Nascere al sud piuttosto che al centro-nord significa ‘perdere’ un anno di scuola tra mensa e tempo pieno mancati e l’assenza di palestre per il 66% degli allievi delle scuole primarie; dato, quest’ultimo, che concorre all’obesità di cui soffrono quasi un ragazzino del Mezzogiorno su tre. I numeri, inquietanti, sono emersi nell’incontro “Un paese due scuole”, promosso da Svimez e L’Altra Napoli onlus.
“Il quadro che emerge, e che rischia di rafforzarsi ancor più se passano le proposte di autonomia – avverte il direttore di Svimez Luca Bianchi – è quello di adattare l’intensità dell’azione pubblica alla ricchezza dei territori, con maggiori investimenti e stipendi nelle aree che se li possono permettere, pregiudicando la funzione principale della scuola, che è quella di fare uguaglianza”. Per effetto delle carenze infrastrutturali, solo il 18% degli alunni del Mezzogiorno accede al tempo pieno a scuola, rispetto al 48% del Centro-Nord. La Basilicata (48%) è l’unica regione del Sud con valori prossimi a quelli del Nord. Gli allievi della scuola primaria nel Mezzogiorno frequentano mediamente 4 ore di scuola in meno a settimana rispetto a quelli del Centro-Nord. La differenza tra Molise e Sicilia e Lazio e Toscana è, su base annua, di circa 200 ore. I dati certificano anche che nel Mezzogiorno il 79% degli alunni delle scuole primarie statali non beneficia di alcun servizio mensa. Al Centro-Nord, gli studenti senza mensa sono il 46% del totale. Dallo studio risulta inoltre un progressivo disinvestimento dalla filiera dell’istruzione che ha interessato soprattutto le regioni del Sud.
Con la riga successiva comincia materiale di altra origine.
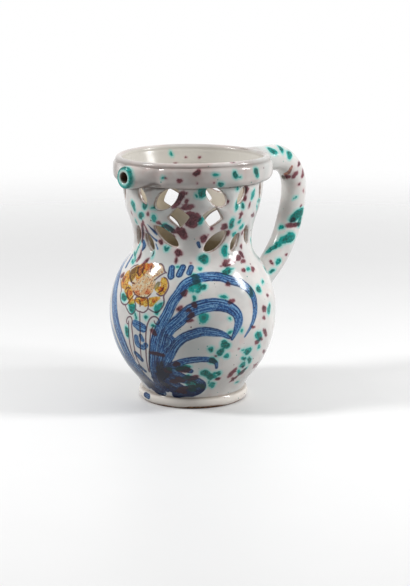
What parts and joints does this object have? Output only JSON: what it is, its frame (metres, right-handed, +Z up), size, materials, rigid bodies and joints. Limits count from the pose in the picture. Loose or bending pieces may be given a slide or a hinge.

Tra il 2008 e il 2020, la spesa complessiva in termini reali si è ridotta del 19,5% al Sud, oltre 8 punti percentuali in più del Centro-Nord. Ancora più marcato il differenziale a svantaggio del Sud nel calo della spesa per investimenti, scemata di quasi un terzo contro “solo” il 23% nel resto del Paese. Più significativo è il rapporto tra spesa e studenti, dal quale risulta uno scarto sfavorevole al Sud, dove la spesa per studente è di circa 100 euro annui inferiore rispetto al resto del Paese (5.080 euro per studente contro 5.185). Lo scarto aumenta se si considera il solo comparto della scuola, con una spesa per studente di 6.025 euro al Sud contro 6.395 nel Centro-Nord. La debolezza dell’offerta scolastica e la limitata qualità dei servizi pubblici alimenta il processo di denatalità e i flussi di migrazione giovanile: tra il 2015 e il 2020 il numero di studenti del Mezzogiorno, dalla materna alle superiori, si è ridotto di quasi 250.000 unità contro un calo di 75.000 nel Centro-Nord. La capogruppo M5S in Senato Barbara Floridia, ha ricordato al ministro dell’Istruzione Giuseppe Valditara che “il suo dovere è rappresentare tutta la comunità scolastica e non solo una parte”.
“Con il governo Meloni abbiamo un paese e 20 scuole”, è l’accusa dei capigruppo M5S in commissione Istruzione Anna Laura Orrico e Luca Pirondini. “Sono dati che imporrebbero interventi per ridurre distanze e differenze mentre il governo, con l’autonomia differenziata spacca Italia, non farà che allargarli”, ha osservato Irene Manzi, deputata Pd e capogruppo in commissione istruzione. Da Giuseppe D’Aprile, che guida la Uil scuola, un appello: “siamo ancora in tempo per gestire le risorse del Pnrr in maniera razionale. Facciamolo, è un’occasione che non tornerà più”. E il presidente della Campania Vincenzo De Luca ha annunciato di aver fatto ricorso contro la decisione del governo di tagliare 170 scuole nella regione. “Facciamo fronte – ha sottolineato – a iniziative irresponsabili di chi taglia anziché preoccuparsi di ampliare il tempo pieno e il personale scolastico, che così invece sarà ridotto”.